What you are asked to do: Each line of the material must be returned exactly.

[Data extracted from a collection]
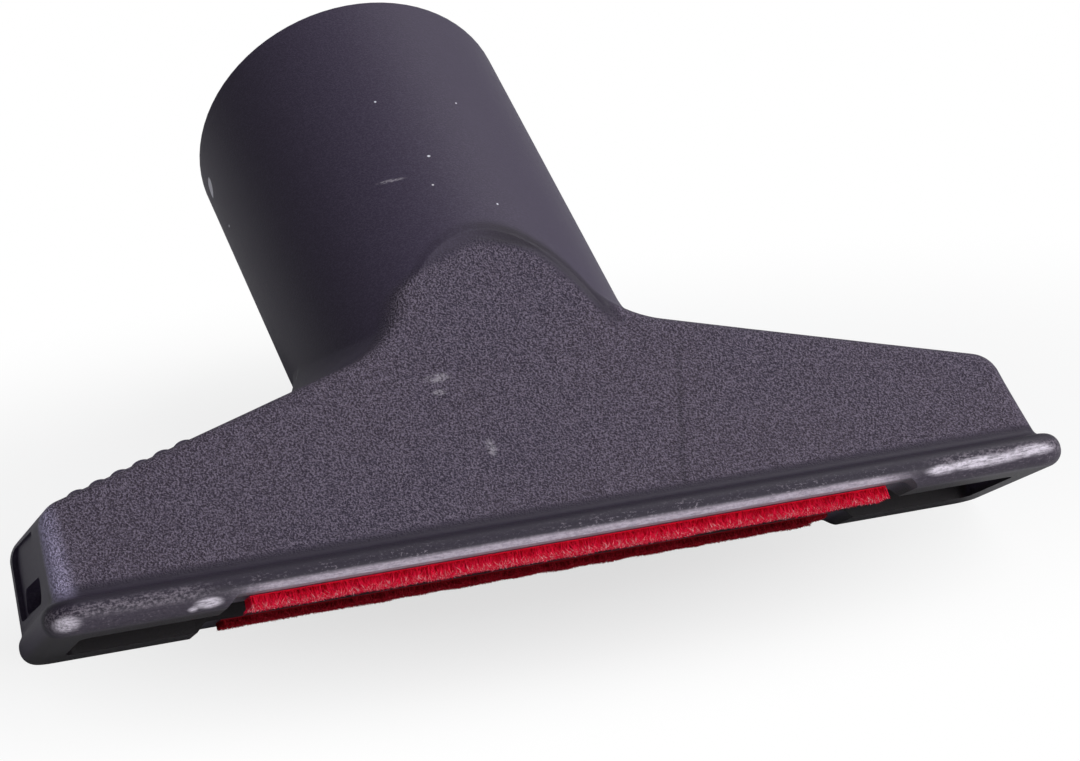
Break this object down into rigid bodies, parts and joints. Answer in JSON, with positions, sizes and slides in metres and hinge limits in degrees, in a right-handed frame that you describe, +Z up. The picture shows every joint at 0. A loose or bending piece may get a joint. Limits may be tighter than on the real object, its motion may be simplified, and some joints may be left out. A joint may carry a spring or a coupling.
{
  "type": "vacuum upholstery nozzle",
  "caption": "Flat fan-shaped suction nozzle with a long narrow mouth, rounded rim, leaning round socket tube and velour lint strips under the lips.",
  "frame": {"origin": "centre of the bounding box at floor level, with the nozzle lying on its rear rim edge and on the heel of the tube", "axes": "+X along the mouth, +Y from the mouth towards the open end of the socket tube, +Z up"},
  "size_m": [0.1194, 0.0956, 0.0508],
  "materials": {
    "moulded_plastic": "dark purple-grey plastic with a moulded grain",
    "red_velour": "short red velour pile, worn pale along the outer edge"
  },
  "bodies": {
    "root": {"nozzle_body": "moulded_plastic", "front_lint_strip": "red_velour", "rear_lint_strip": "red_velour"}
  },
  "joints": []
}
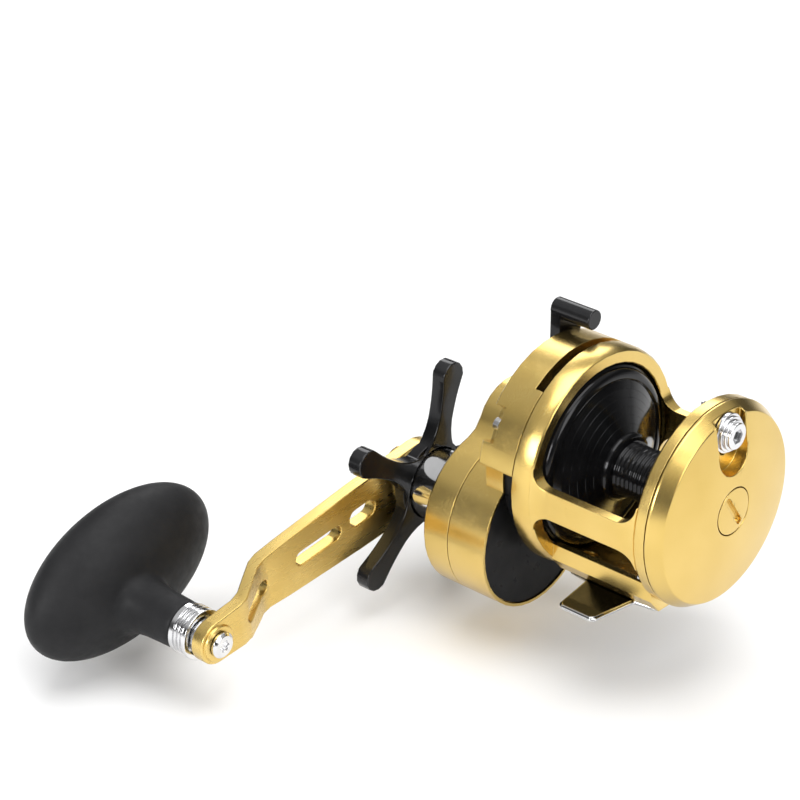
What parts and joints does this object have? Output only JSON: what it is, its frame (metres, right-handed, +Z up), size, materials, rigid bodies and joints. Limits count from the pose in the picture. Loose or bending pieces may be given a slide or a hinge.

Written solution:
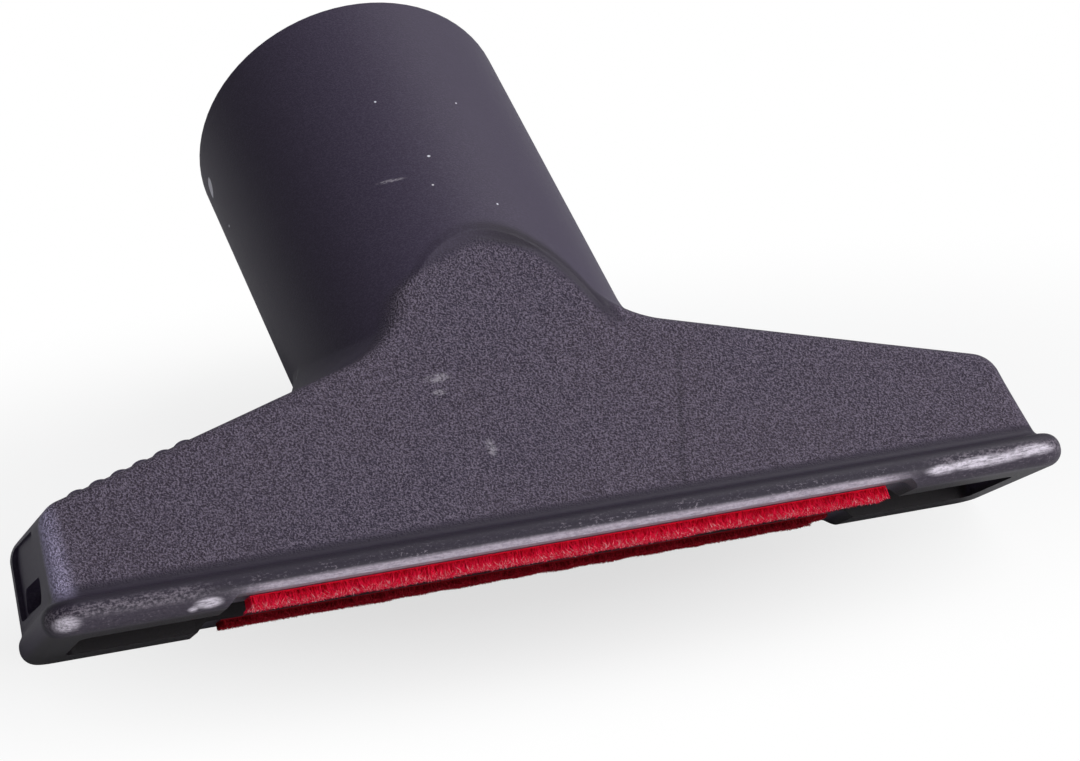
Break this object down into rigid bodies, parts and joints. Answer in JSON, with positions, sizes and slides in metres and hinge limits in degrees, in a right-handed frame that you describe, +Z up. The picture shows every joint at 0. A loose or bending piece may get a joint. Limits may be tighter than on the real object, its motion may be simplified, and some joints may be left out. A joint may carry a spring or a coupling.
{
  "type": "vacuum upholstery nozzle",
  "caption": "Flat fan-shaped suction nozzle with a long narrow mouth, rounded rim, leaning round socket tube and velour lint strips under the lips.",
  "frame": {"origin": "centre of the bounding box at floor level, with the nozzle lying on its rear rim edge and on the heel of the tube", "axes": "+X along the mouth, +Y from the mouth towards the open end of the socket tube, +Z up"},
  "size_m": [0.1194, 0.0956, 0.0508],
  "materials": {
    "moulded_plastic": "dark purple-grey plastic with a moulded grain",
    "red_velour": "short red velour pile, worn pale along the outer edge"
  },
  "bodies": {
    "root": {"nozzle_body": "moulded_plastic", "front_lint_strip": "red_velour", "rear_lint_strip": "red_velour"}
  },
  "joints": []
}
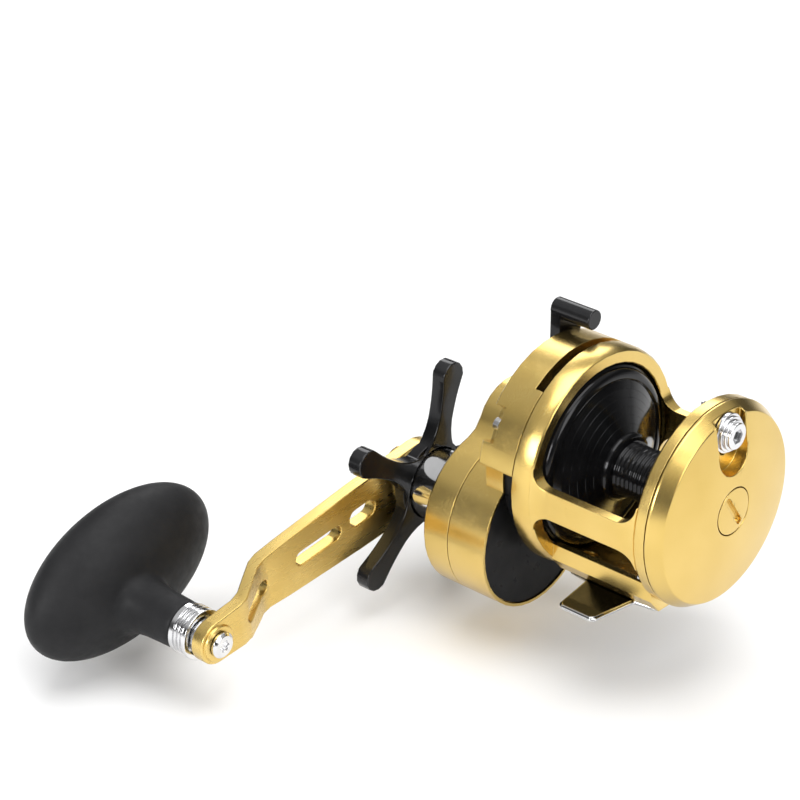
What parts and joints does this object have? Output only JSON: what it is, its frame (metres, right-handed, +Z up), size, materials, rigid bodies and joints. Limits count from the pose in the picture. Loose or bending pieces may be given a slide or a hinge.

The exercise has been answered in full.